16 Maggio 2019
“Perdonatemi se pongo la questione in maniera molto semplice: credo che non esistano persone normali, perché non esiste una norma, nemmeno nelle esistenze di chi sembra condurre una vita ordinaria, e la figura del transgender è l’immagine che meglio rappresenta quest’idea, poiché dovrà, ad un certo punto, scardinare le proprie certezze”. Risponde così Banana Yoshimoto ad una domanda posta alla fine dell’incontro tenutosi il 16 maggio all’Università degli studi di Salerno, sull’influenza dell’androginia e del transgenderismo nelle sue opere. D’altronde, lo pseudonimo “Banana”, una parola pronunciata alla stessa maniera in quasi tutte le lingue del mondo, si rifà a questa neutralità, a questa malleabilità dell’esistenza. Una singolare convergenza di tematiche, poiché per tutto il dibattito, l’autrice non ha fatto altro che discorrere di vite ritenute dai più normali e riconoscibili, di orari, abitudini, gesti riproposti più e più volte.

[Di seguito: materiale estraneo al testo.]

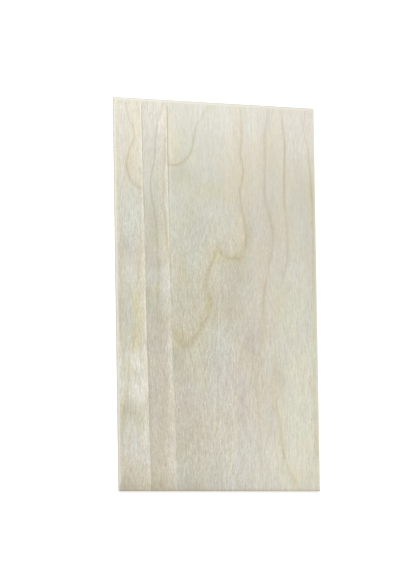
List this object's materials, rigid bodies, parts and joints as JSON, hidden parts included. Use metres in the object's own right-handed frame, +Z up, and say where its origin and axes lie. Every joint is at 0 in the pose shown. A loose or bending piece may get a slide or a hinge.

Ad una domanda curiosa sullo svolgersi della giornata di una scrittrice, la Yoshimoto racconta del suo essere assorbita dalla vita familiare, dalla spesa, dalla cucina, dai rumori molesti dei videogiochi di suo figlio perpetrati fino a tarda notte, l’unico momento in cui l’autrice ha tempo di dedicarsi alla sua attività principale, la scrittura. Alcune volte, un’ospitata in tv interrompe la sua routine. Mentre scrive, suo figlio le chiede di preparargli del ramen, e il flusso si interrompe. Anche Kitchen, la prima opera di Banana Yoshimoto pubblicata in Giappone nel 1988 e lanciata in traduzione italiana mondiale grazie a Giorgio Amitrano, è nato così, durante il turno di lavoro al ristorante, tra le richieste dei clienti, in un momento in cui il pensiero di diventare una scrittrice non la pervadeva del tutto. “Eppure ho l’impressione che questo stile di vita intermittente mi sostenga. Anche quando non me ne rendo conto, tutta questa quotidianità non è altro che un ulteriore esercizio alla scrittura”. Tutto questo circostante, questa somma di esperienze, Banana Yoshimoto vuole impiegarle in un romanzo più lungo. Ora che ha più tempo a disposizione, afferma, desidera proprio scrivere di più.
In platea, tra le mani degli ammiratori, fioccano libri dell’autrice da firmare, pile di testi mantenuti in bilico sui braccioli delle poltroncine dell’Aula Magna. Tutti diversi, pochissimi titoli si ripetono. Di storie, perlopiù racconti, ne ha scritti pressappoco cinquanta. Ad un quesito sullo stereotipo diffuso rispetto alla scarsa difficoltà dello scrivere un racconto più breve, una delle specialiste più celebri della scrittura (come lei stessa la definisce) “a metà tra il racconto e il romanzo” risponde in maniera singolare: “il racconto breve necessita di numerose immagini, ho l’impressione che in questa forma le luci e le ombre di una storia si esprimano meglio. Nel romanzo lungo, è invece fondamentale dedicare particolare attenzione a tutte le parti non importanti o interessanti della trama. È necessario che lo scrittore ne parli, perché il successo della propria opera è determinato proprio dalla consapevolezza che l’autore ha di queste sezioni. Rispetto alla mia produzione, ho scritto più racconti che romanzi perché, tendenzialmente, mi annoia raccontare sempre la stessa storia.” Ed è questa tendenza alla deviazione, all’incoerenza, un’imprevedibilità talmente costante da diventare ordinaria ad attrarre i lettori più affezionati all’autrice giapponese. Ma cosa è ordinario e cosa non lo è, se la normalità non esiste? È una vita aritmica quella proposta da Banana Yoshimoto, che non ha ritmo, ma procede battito per battito, finché il muscolo cardiaco non si ferma e poi, lentamente, riprende a pulsare in un tempo tutto diverso. “Ogni volta che una difficoltà interrompe bruscamente la mia vita, più che pensare a perché è capitato proprio a me, penso in realtà che poteva capitare”.